Scripts that build objects »
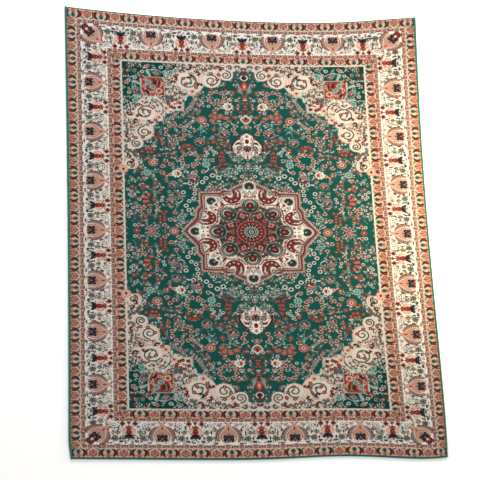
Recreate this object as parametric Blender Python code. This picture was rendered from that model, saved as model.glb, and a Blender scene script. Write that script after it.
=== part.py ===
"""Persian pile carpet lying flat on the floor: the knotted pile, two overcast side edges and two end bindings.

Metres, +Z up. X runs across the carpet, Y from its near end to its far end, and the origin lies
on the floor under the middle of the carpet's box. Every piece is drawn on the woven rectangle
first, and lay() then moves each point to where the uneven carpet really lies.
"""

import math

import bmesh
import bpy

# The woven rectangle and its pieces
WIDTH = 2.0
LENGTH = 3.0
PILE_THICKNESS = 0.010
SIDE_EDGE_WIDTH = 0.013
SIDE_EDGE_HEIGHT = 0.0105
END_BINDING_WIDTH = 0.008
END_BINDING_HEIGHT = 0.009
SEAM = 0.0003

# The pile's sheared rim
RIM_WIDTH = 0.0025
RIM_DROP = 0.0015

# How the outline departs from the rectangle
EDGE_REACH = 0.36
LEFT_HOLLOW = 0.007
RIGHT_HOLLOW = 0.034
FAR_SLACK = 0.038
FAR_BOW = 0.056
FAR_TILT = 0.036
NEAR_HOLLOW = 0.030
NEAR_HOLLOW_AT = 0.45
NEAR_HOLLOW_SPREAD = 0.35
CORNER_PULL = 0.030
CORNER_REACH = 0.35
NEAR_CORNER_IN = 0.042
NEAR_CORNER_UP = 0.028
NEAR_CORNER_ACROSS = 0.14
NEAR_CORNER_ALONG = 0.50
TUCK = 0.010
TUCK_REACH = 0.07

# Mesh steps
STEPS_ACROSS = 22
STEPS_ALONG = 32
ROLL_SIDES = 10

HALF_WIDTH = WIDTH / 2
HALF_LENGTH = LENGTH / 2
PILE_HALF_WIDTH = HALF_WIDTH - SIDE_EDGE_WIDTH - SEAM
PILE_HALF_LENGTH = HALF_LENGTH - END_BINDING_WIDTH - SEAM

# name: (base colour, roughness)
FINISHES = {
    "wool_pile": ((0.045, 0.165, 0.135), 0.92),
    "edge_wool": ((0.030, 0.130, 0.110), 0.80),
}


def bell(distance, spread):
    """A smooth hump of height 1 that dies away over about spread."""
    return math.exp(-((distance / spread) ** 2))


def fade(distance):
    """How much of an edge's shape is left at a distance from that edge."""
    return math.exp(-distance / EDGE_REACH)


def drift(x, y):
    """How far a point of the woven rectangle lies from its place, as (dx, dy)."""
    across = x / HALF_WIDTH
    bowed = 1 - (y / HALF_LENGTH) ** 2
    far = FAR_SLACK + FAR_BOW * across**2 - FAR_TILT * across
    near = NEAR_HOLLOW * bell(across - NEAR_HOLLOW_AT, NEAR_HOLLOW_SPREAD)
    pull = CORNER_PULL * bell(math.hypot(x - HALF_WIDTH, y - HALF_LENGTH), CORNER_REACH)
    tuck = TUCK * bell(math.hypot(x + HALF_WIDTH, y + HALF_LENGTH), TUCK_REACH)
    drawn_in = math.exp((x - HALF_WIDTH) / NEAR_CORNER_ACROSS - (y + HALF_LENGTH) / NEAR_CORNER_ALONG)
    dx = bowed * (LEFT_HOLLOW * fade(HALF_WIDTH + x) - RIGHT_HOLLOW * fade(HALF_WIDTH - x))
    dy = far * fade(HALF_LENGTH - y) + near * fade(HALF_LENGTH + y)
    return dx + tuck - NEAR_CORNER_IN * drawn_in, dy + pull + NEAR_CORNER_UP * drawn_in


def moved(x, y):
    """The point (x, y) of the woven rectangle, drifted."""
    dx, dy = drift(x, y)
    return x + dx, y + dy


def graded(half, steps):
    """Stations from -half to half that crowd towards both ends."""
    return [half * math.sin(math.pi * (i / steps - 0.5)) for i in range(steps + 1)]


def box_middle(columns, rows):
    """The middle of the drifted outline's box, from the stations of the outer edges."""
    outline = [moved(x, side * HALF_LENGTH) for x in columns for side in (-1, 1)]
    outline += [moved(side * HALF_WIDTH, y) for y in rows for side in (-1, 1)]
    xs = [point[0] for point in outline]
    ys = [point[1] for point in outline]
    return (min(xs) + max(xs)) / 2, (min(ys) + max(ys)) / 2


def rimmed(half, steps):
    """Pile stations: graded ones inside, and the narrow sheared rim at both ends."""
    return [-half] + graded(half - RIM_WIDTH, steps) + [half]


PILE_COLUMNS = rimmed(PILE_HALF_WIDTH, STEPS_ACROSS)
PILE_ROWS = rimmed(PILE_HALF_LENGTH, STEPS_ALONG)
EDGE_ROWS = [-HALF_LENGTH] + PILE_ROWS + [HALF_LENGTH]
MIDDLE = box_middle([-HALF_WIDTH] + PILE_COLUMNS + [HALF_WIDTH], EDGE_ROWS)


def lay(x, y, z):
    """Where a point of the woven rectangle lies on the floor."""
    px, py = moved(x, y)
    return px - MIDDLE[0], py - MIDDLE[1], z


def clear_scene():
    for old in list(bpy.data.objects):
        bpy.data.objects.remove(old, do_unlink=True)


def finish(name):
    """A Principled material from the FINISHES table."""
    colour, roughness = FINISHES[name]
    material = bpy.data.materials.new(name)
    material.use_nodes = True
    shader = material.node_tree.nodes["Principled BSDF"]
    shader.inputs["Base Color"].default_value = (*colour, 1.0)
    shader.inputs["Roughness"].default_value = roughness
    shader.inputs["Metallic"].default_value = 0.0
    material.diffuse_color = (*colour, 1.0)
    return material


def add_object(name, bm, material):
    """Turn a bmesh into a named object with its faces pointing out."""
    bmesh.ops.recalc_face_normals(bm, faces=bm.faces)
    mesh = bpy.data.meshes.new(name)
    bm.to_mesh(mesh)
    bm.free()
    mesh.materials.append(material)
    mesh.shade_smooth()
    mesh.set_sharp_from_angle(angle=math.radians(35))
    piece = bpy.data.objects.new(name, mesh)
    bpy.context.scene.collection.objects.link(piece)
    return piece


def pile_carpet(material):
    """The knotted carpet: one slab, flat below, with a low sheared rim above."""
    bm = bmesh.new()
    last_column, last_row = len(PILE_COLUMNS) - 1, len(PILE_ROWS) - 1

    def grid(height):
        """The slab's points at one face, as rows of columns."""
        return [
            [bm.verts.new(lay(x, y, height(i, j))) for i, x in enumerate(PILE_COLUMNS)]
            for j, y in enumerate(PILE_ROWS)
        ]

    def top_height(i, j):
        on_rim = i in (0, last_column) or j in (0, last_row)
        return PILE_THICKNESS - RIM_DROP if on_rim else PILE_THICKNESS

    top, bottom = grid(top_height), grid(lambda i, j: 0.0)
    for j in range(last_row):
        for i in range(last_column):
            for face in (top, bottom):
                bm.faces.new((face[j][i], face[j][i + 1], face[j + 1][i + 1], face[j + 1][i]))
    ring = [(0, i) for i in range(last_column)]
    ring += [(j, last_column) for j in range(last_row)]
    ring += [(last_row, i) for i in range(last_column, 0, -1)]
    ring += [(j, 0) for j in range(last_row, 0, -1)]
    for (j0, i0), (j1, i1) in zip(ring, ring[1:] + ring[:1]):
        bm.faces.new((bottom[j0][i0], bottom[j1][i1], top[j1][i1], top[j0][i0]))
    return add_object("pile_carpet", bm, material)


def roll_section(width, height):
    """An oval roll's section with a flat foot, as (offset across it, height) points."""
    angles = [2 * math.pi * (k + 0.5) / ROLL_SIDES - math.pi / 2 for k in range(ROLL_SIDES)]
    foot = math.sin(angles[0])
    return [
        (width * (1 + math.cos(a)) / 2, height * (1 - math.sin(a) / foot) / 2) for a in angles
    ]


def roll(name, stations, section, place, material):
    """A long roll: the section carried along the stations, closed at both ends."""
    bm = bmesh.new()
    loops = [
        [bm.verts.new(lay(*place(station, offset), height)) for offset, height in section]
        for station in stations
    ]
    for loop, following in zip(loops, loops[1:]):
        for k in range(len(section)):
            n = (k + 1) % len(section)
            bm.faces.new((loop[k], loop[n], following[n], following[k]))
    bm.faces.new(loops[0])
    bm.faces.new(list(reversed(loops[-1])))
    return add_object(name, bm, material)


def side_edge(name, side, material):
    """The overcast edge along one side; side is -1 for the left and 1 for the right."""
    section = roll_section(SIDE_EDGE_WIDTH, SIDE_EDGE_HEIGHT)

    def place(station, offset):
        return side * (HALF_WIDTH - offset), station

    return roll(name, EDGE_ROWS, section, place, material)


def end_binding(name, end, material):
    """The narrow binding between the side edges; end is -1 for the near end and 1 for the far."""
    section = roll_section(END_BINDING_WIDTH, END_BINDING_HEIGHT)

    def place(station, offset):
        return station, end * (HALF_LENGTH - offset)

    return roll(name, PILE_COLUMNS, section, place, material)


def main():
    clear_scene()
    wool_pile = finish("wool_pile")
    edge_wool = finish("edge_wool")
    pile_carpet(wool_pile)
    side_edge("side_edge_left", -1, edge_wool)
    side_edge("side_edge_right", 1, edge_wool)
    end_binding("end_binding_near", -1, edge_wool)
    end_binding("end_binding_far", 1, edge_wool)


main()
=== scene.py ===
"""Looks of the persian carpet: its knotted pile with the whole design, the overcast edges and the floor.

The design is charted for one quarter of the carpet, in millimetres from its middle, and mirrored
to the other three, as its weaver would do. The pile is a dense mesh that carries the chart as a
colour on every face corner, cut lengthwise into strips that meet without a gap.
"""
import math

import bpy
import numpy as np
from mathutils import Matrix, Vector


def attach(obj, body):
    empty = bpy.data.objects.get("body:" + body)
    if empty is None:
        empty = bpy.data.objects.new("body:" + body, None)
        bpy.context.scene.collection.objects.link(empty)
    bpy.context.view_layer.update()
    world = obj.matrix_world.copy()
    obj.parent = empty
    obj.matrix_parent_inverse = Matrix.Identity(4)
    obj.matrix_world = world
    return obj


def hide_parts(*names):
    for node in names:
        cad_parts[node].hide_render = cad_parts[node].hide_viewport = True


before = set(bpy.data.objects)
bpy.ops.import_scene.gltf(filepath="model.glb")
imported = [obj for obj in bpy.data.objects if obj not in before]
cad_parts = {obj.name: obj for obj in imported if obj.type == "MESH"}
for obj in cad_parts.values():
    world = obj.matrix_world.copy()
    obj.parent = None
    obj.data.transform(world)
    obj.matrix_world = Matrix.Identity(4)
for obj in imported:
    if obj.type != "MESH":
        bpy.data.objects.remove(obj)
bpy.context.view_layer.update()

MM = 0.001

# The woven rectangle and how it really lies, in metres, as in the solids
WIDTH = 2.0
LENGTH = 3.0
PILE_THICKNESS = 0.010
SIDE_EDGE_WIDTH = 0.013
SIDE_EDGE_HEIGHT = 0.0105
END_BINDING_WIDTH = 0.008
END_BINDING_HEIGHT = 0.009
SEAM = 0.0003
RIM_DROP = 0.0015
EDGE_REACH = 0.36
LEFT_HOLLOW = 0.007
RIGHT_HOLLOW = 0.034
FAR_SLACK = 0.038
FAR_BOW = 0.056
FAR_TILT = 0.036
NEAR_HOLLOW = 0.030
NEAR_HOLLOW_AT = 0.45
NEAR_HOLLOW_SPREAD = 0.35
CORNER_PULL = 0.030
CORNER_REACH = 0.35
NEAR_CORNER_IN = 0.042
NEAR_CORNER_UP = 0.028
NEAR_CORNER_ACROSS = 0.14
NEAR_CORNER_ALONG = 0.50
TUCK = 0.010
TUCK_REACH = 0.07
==
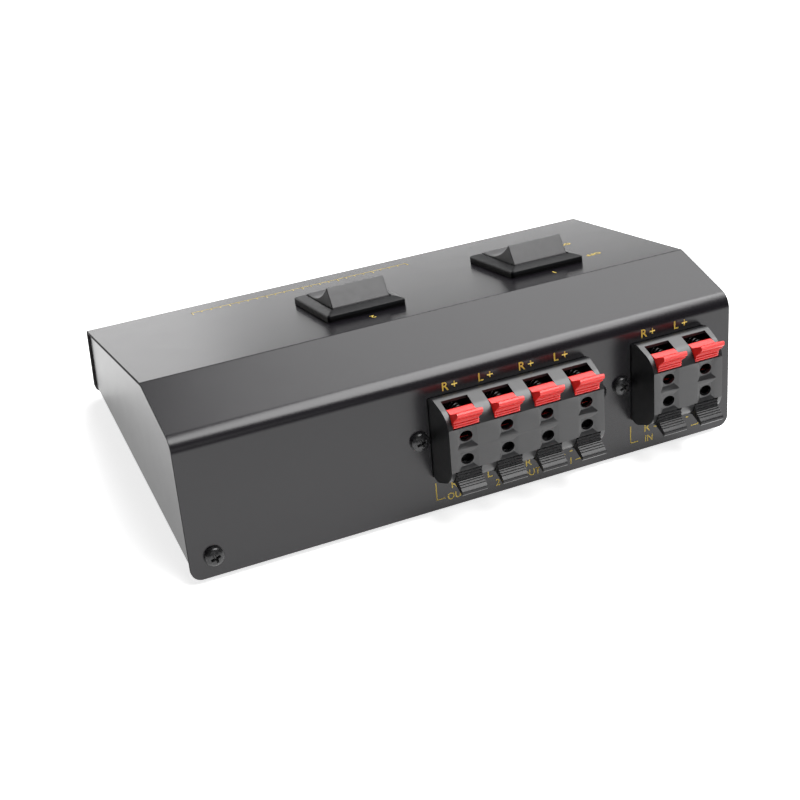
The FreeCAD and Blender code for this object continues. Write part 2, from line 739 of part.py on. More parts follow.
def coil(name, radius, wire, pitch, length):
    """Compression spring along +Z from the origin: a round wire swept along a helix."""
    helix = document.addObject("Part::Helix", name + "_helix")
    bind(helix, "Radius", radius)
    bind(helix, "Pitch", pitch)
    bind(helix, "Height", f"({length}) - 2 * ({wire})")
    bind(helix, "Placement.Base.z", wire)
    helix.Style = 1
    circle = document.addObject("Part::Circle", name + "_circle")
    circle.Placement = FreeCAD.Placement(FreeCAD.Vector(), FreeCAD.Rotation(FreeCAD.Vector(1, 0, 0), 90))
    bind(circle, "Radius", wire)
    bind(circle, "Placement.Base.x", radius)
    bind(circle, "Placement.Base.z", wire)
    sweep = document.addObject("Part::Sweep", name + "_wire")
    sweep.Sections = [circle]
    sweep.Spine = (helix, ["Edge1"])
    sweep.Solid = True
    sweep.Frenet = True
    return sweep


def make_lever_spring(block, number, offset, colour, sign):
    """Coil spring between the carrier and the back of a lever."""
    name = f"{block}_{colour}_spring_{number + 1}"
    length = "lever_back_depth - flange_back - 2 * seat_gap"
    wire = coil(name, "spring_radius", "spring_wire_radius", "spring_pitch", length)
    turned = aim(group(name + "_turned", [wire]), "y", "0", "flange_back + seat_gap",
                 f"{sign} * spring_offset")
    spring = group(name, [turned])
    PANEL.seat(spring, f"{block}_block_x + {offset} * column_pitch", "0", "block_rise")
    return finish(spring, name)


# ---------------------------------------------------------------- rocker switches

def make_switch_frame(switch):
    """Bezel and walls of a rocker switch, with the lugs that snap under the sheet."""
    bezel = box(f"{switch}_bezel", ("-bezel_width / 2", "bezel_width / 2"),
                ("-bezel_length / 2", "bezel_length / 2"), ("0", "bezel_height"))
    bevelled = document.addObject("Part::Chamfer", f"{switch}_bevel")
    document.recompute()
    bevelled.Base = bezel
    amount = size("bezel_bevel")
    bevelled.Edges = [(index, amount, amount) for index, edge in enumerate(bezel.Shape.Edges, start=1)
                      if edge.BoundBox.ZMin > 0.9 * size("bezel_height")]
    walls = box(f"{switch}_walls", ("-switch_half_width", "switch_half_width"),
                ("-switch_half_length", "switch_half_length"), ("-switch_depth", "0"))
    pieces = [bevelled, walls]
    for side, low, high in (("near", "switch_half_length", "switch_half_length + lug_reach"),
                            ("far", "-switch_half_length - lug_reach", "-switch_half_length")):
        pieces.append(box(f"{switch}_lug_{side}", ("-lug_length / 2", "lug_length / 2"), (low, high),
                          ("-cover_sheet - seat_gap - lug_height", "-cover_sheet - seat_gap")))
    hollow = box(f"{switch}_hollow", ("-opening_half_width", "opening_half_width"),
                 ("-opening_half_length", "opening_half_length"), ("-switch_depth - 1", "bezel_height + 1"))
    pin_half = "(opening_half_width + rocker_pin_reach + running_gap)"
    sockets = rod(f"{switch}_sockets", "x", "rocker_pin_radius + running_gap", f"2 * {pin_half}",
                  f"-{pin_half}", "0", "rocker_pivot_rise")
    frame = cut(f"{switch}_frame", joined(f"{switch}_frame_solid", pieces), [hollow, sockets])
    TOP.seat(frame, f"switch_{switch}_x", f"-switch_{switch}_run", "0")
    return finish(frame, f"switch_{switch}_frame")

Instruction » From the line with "return roll(name, PILE_COLUMNS, section, place, material)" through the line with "from mathutils import Matrix, Vector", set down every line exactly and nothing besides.

Result for this exercise »
    return roll(name, PILE_COLUMNS, section, place, material)


def main():
    clear_scene()
    wool_pile = finish("wool_pile")
    edge_wool = finish("edge_wool")
    pile_carpet(wool_pile)
    side_edge("side_edge_left", -1, edge_wool)
    side_edge("side_edge_right", 1, edge_wool)
    end_binding("end_binding_near", -1, edge_wool)
    end_binding("end_binding_far", 1, edge_wool)


main()
=== scene.py ===
"""Looks of the persian carpet: its knotted pile with the whole design, the overcast edges and the floor.

The design is charted for one quarter of the carpet, in millimetres from its middle, and mirrored
to the other three, as its weaver would do. The pile is a dense mesh that carries the chart as a
colour on every face corner, cut lengthwise into strips that meet without a gap.
"""
import math

import bpy
import numpy as np
from mathutils import Matrix, Vector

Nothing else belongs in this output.